From: Judy Seigel (firstname.lastname@example.org)
Date: 01/01/01-05:03:57 PM Z
On Mon, 1 Jan 2001, Sarah Van Keuren wrote:
> As I recall from the days when I made lithographs, gum arabic is acidic with
> a pH of about 5.0. I don't consider prepared gum arabic totally harmless
My tests, with an admittedly cranky pH meter, showed that 4 different
lithographer's gums had 4 different pHs... And I could find no correlation
between "speed" of the gum -- all different -- and pH. My hypothesis,
therefore, was that difference is due to the preservative. This, as you
note, isn't given.
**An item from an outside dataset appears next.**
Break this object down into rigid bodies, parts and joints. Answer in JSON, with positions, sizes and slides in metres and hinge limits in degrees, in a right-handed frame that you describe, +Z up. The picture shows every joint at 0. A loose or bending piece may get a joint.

If it's formaldehyde, probably small -- no odor.
Formaldehyde would in this form also be biodegradable, wouldn't it (??).
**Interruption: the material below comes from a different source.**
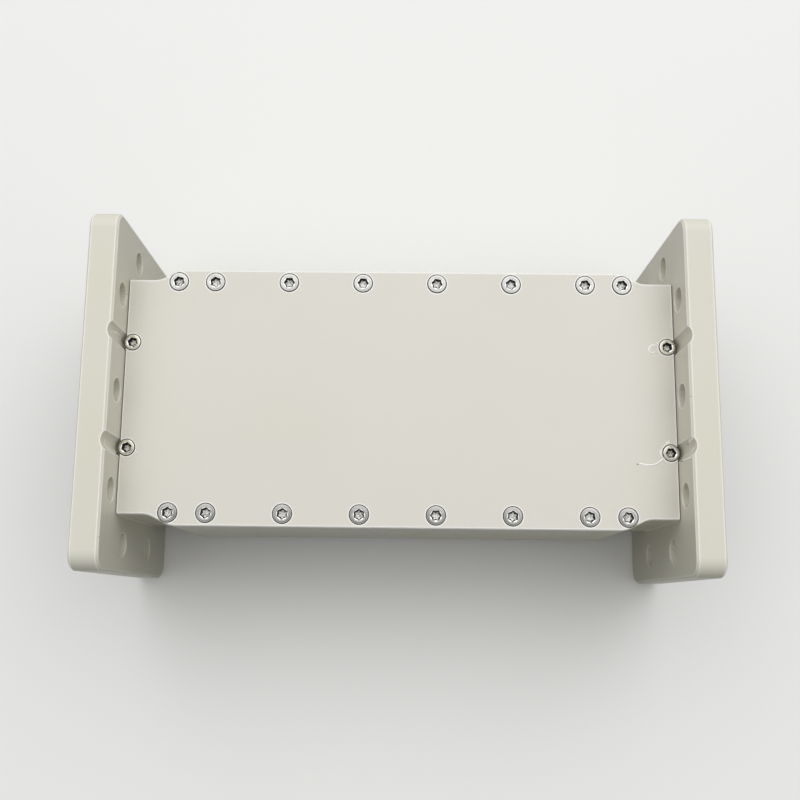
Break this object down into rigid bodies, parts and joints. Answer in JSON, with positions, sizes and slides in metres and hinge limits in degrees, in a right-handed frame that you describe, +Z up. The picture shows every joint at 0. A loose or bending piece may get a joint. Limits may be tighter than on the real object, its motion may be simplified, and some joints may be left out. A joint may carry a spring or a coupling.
{
  "type": "waveguide bandpass filter",
  "caption": "Waveguide bandpass filter: milled cavity body with a rectangular port flange at each end, a flat screwed cover and locked tuning screws in its floor.",
  "frame": {"origin": "under the middle of the filter, level with the lower edges of the flanges", "axes": "+X along the waveguide, +Y across it, +Z up through the cover"},
  "size_m": [0.17, 0.0984, 0.0698],
  "materials": {
    "body_enamel": "off-white sprayed enamel, satin; bare plated metal in the guide and on the port faces",
    "cover_enamel": "off-white sprayed enamel, satin",
    "stainless_screws": "bright stainless steel, tumbled",
    "brass_screws": "turned brass",
    "steel_nuts": "stainless steel, machined flats"
  },
  "bodies": {
    "root": {"body": "body_enamel", "cover": "cover_enamel", "cover_screw_front_1": "stainless_screws", "cover_screw_front_2": "stainless_screws", "cover_screw_front_3": "stainless_screws", "cover_screw_front_4": "stainless_screws", "cover_screw_front_5": "stainless_screws", "cover_screw_front_6": "stainless_screws", "cover_screw_front_7": "stainless_screws", "cover_screw_front_8": "stainless_screws", "cover_screw_rear_1": "stainless_screws", "cover_screw_rear_2": "stainless_screws", "cover_screw_rear_3": "stainless_screws", "cover_screw_rear_4": "stainless_screws", "cover_screw_rear_5": "stainless_screws", "cover_screw_rear_6": "stainless_screws", "cover_screw_rear_7": "stainless_screws", "cover_screw_rear_8": "stainless_screws", "end_screw_left_1": "stainless_screws", "end_screw_left_2": "stainless_screws", "end_screw_right_1": "stainless_screws", "end_screw_right_2": "stainless_screws", "tuning_screw_1": "brass_screws", "tuning_nut_1": "steel_nuts", "tuning_screw_2": "brass_screws", "tuning_nut_2": "steel_nuts", "tuning_screw_3": "brass_screws", "tuning_nut_3": "steel_nuts", "tuning_screw_4": "brass_screws", "tuning_nut_4": "steel_nuts", "coupling_screw_1": "brass_screws", "coupling_nut_1": "steel_nuts", "coupling_screw_2": "brass_screws", "coupling_nut_2": "steel_nuts", "coupling_screw_3": "brass_screws", "coupling_nut_3": "steel_nuts"}
  },
  "joints": []
}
If it's mercury, ugh, but still maybe less than in the fish we eat?
You say "powerful" preservative, perhaps so, but in very tiny quantities.
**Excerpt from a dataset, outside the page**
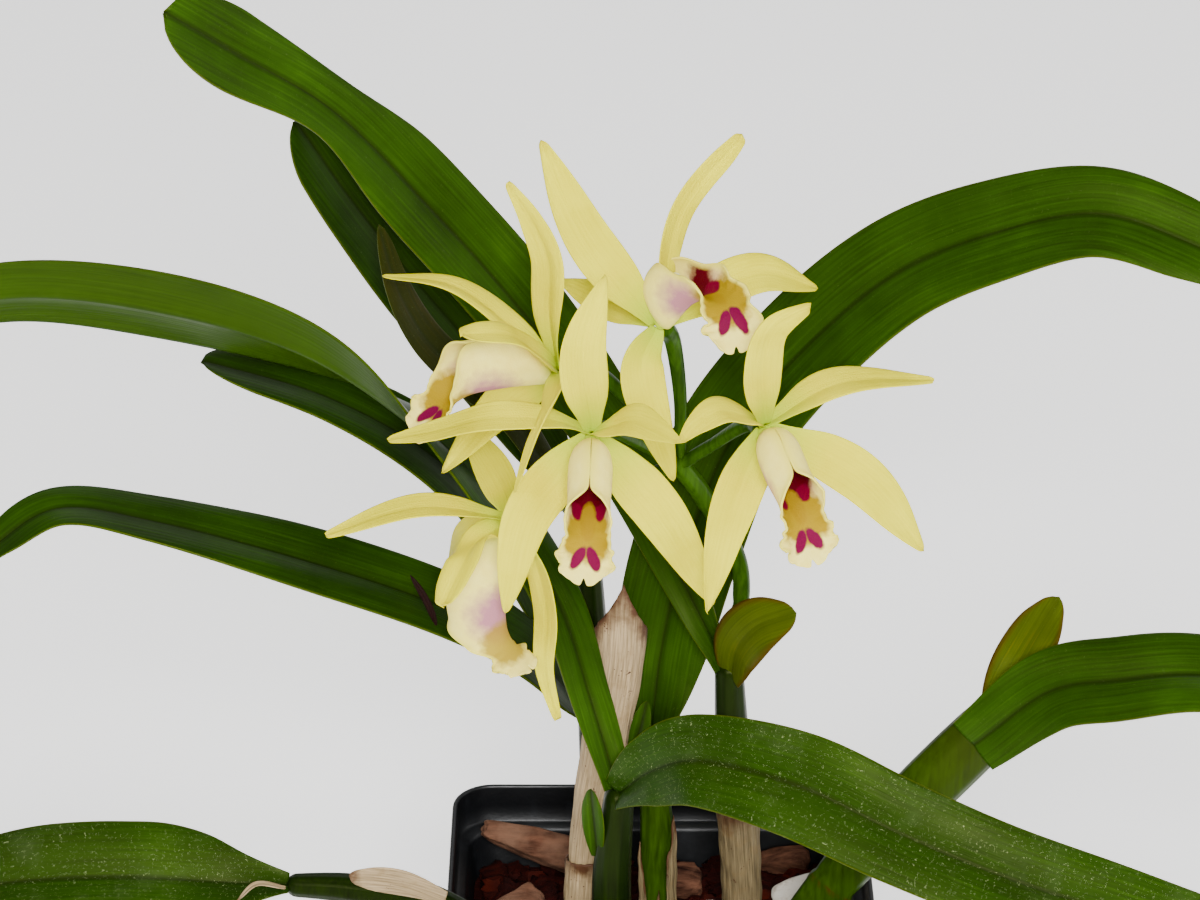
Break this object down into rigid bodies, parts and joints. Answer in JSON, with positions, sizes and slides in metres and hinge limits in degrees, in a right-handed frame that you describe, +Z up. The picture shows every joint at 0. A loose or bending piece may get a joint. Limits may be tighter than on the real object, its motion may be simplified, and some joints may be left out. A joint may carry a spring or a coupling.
{
  "type": "potted orchid plant",
  "caption": "Cattleya orchid in bloom with strap leaves, green and dried canes and pale yellow flowers with marked lips, standing in a square black nursery pot of bark",
  "frame": {"origin": "centre of the pot's flat base", "axes": "+Z up along the pot's axis, +Y to the back, -Y to the front that the picture shows, +X to the viewer's right; leaves spread mostly along X"},
  "size_m": [0.373, 0.1445, 0.3665],
  "materials": {
    "leaf_green": "satin",
    "cane_green": "satin",
    "bract_green": "satin",
    "dry_sheath": "matte",
    "petal_yellow": "satin",
    "lip_white": "satin",
    "column_white": "satin",
    "pot_black": "satin",
    "soil_brown": "matte",
    "bark": "matte",
    "stone": "matte"
  },
  "bodies": {
    "root": {"bark_soil": "soil_brown", "bloom_centre_column": "column_white", "bloom_centre_lip": "lip_white", "bloom_centre_tepals": "petal_yellow", "bloom_left_column": "column_white", "bloom_left_lip": "lip_white", "bloom_left_tepals": "petal_yellow", "bloom_low_column": "column_white", "bloom_low_lip": "lip_white", "bloom_low_tepals": "petal_yellow", "bloom_right_column": "column_white", "bloom_right_lip": "lip_white", "bloom_right_tepals": "petal_yellow", "bloom_top_column": "column_white", "bloom_top_lip": "lip_white", "bloom_top_tepals": "petal_yellow", "bract_front": "bract_green", "bract_left": "dry_sheath", "bract_low": "bract_green", "bract_middle": "bract_green", "bract_right": "bract_green", "cane_back": "cane_green", "cane_dried": "dry_sheath", "cane_far_back": "cane_green", "cane_front": "cane_green", "cane_front_second": "cane_green", "cane_left": "cane_green", "cane_middle": "cane_green", "cane_right": "cane_green", "chip_back": "bark", "chip_brown": "bark", "chip_middle": "bark", "chip_right": "bark", "flower_stalk": "cane_green", "leaf_behind_left": "leaf_green", "leaf_front_right": "leaf_green", "leaf_left_dark": "leaf_green", "leaf_left_ground": "leaf_green", "leaf_left_long": "leaf_green", "leaf_left_low": "leaf_green", "leaf_right_low": "leaf_green", "leaf_upper_left": "leaf_green", "leaf_upper_right": "leaf_green", "pebble": "stone", "pot": "pot_black", "sheath_middle": "dry_sheath", "sheath_second": "dry_sheath", "spathe_left": "bract_green", "stone_flat": "stone", "tendril_left": "dry_sheath", "thorn_left": "dry_sheath"}
  },
  "joints": []
}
I found 1 drop of formaldehyde (15% of 40% solution, whatever that comes
to) preserved 2 oz of gum arabic indefinitely.
But I SURELY DEFINITELY agree about not putting the hands in ANYTHING...
Even plain water will give you very unromantically chapped skin.
> since it requires a very powerful preservative to keep it from becoming an
> ideal culture for all kinds of organisms. It is disturbing that the 14 baume
> gum we use at U Arts does not list the preservative but I have read here and
> there through the years that mercury salts or formaldehyde are commonly
> used. Also sodium benzoate for edible gum products. But if I were still
> making lithographs, I would wear surgical gloves while applying it rather
> than doing it bare-handed.
> Prussian blue has always been a difficult color to use in gum. It tends to
> wash off. Mike Ware in his wonderful book Cyanotype talks about how the
> Prussian blue that forms a cyanotype image can turn into Prussian white with
> a heavy exposure to UV light. The remedy is to put the cyanotype in a dark
> place and see if the image reverts to blue.
> Happy New Year!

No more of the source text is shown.